> _YOUR INSTRUCTIONS_: Write out the whole listing again, exactly as given.

**** INFORMATION PROVIDED ****

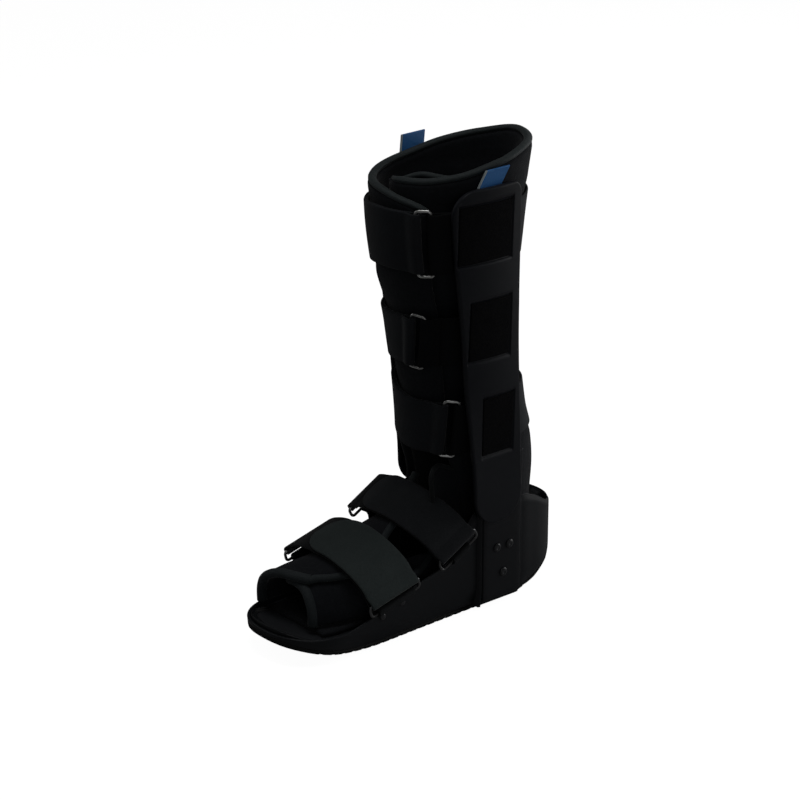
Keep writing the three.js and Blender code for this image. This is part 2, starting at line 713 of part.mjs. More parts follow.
// The foot's outer surface: turn 0 at the foot of the wall, 90 on the crown; side is +1 on the +X wall.
function foot(side, turn, y, depth) {
  const share = y / SOLE_LENGTH;
  const t = degrees(turn);
  const power = 2 / FOOT_POWER;
  const low = LINER_SOLE_TOP + CLEARANCE + lift(y);
  const wide = (read(FOOT, "along", "width", share) * SOLE_WIDTH) / 2 - depth;
  const tall = read(FOOT, "along", "crown", share) * ANKLE_WALL_HEIGHT - depth - low;
  const over = Math.sign(Math.cos(t)) * Math.abs(Math.cos(t)) ** power;
  const x = read(FOOT, "along", "shift", share) * SOLE_WIDTH + side * wide * over;
  return vector(x, y, low + tall * Math.sin(t) ** power);
}

// A foot flap's middle surface: u from front to back, v from the sole up and over.
function flapSurface(side, fronts, reaches, depth) {
  return (u, v) => {
    const last = reaches[reaches.length - 1];
    const rough = mix(fronts[0].along, FLAP_BACK, u);
    const turn = 1.5 + v * (read(reaches, "along", "turn", Math.min(rough, last.along)) - 1.5);
    const front = read(fronts, "turn", "along", turn);
    return foot(side, turn, mix(front, FLAP_BACK, u) * SOLE_LENGTH, depth);
  };
}

const farFlap = flapSurface(-1, FAR_FLAP_FRONT, FAR_FLAP_REACH, FOOT_PAD / 2);
const nearFlap = flapSurface(1, NEAR_FLAP_FRONT, NEAR_FLAP_REACH, FOOT_PAD * 1.5 + 2 * CLEARANCE);

// The padded binding round the calf wrap's rim: a soft oval tube that sits on the rim from end to end.
function rimBinding() {
  const [steps, sides] = [30, 6];
  const rings = Array.from({ length: steps + 1 }, (_, k) => {
    const u = mix(0.002, 0.998, k / steps);
    const middle = wrapSurface(u, 1).add(vector(0, 0, CLEARANCE + BINDING_HEIGHT / 2));
    const out = normalAt(wrapSurface, u, 1);
    out.setZ(0).normalize();
    return Array.from({ length: sides }, (_, n) => {
      const t = (2 * Math.PI * n) / sides;
      const wide = (Math.cos(t) * BINDING_WIDTH) / 2;
      return middle.clone().addScaledVector(out, wide).add(vector(0, 0, (Math.sin(t) * BINDING_HEIGHT) / 2));
    });
  });
  return closedTube(rings, false);
}

// Straps

// The height of a calf strap's middle line round the leg.
function strapHeight(strap, angle) {
  const { far, front, back } = strap.rise;
  const table = [
    { angle: 80, rise: mix(front, back, 0.45) },
    { angle: 180, rise: back },
    { angle: 315, rise: far },
    { angle: 362, rise: front },
    { angle: 400, rise: 0 },
  ];
  return strap.height * LINER_HEIGHT + read(table, "angle", "rise", angle);
}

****

> _EXPECTED OUTPUT_:
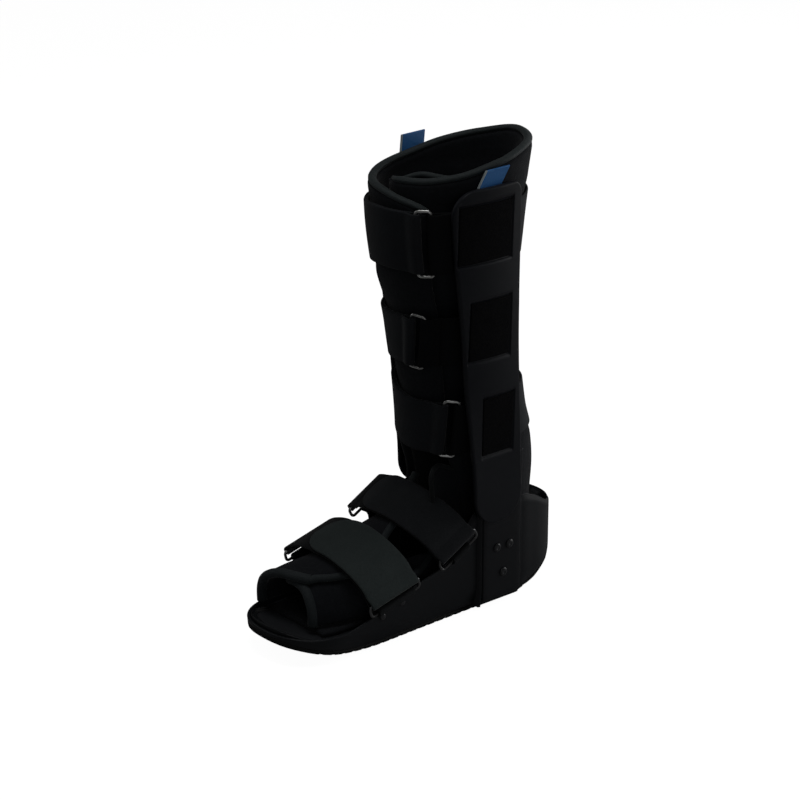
Keep writing the three.js and Blender code for this image. This is part 2, starting at line 713 of part.mjs. More parts follow.
// The foot's outer surface: turn 0 at the foot of the wall, 90 on the crown; side is +1 on the +X wall.
function foot(side, turn, y, depth) {
  const share = y / SOLE_LENGTH;
  const t = degrees(turn);
  const power = 2 / FOOT_POWER;
  const low = LINER_SOLE_TOP + CLEARANCE + lift(y);
  const wide = (read(FOOT, "along", "width", share) * SOLE_WIDTH) / 2 - depth;
  const tall = read(FOOT, "along", "crown", share) * ANKLE_WALL_HEIGHT - depth - low;
  const over = Math.sign(Math.cos(t)) * Math.abs(Math.cos(t)) ** power;
  const x = read(FOOT, "along", "shift", share) * SOLE_WIDTH + side * wide * over;
  return vector(x, y, low + tall * Math.sin(t) ** power);
}

// A foot flap's middle surface: u from front to back, v from the sole up and over.
function flapSurface(side, fronts, reaches, depth) {
  return (u, v) => {
    const last = reaches[reaches.length - 1];
    const rough = mix(fronts[0].along, FLAP_BACK, u);
    const turn = 1.5 + v * (read(reaches, "along", "turn", Math.min(rough, last.along)) - 1.5);
    const front = read(fronts, "turn", "along", turn);
    return foot(side, turn, mix(front, FLAP_BACK, u) * SOLE_LENGTH, depth);
  };
}

const farFlap = flapSurface(-1, FAR_FLAP_FRONT, FAR_FLAP_REACH, FOOT_PAD / 2);
const nearFlap = flapSurface(1, NEAR_FLAP_FRONT, NEAR_FLAP_REACH, FOOT_PAD * 1.5 + 2 * CLEARANCE);

// The padded binding round the calf wrap's rim: a soft oval tube that sits on the rim from end to end.
function rimBinding() {
  const [steps, sides] = [30, 6];
  const rings = Array.from({ length: steps + 1 }, (_, k) => {
    const u = mix(0.002, 0.998, k / steps);
    const middle = wrapSurface(u, 1).add(vector(0, 0, CLEARANCE + BINDING_HEIGHT / 2));
    const out = normalAt(wrapSurface, u, 1);
    out.setZ(0).normalize();
    return Array.from({ length: sides }, (_, n) => {
      const t = (2 * Math.PI * n) / sides;
      const wide = (Math.cos(t) * BINDING_WIDTH) / 2;
      return middle.clone().addScaledVector(out, wide).add(vector(0, 0, (Math.sin(t) * BINDING_HEIGHT) / 2));
    });
  });
  return closedTube(rings, false);
}

// Straps

// The height of a calf strap's middle line round the leg.
function strapHeight(strap, angle) {
  const { far, front, back } = strap.rise;
  const table = [
    { angle: 80, rise: mix(front, back, 0.45) },
    { angle: 180, rise: back },
    { angle: 315, rise: far },
    { angle: 362, rise: front },
    { angle: 400, rise: 0 },
  ];
  return strap.height * LINER_HEIGHT + read(table, "angle", "rise", angle);
}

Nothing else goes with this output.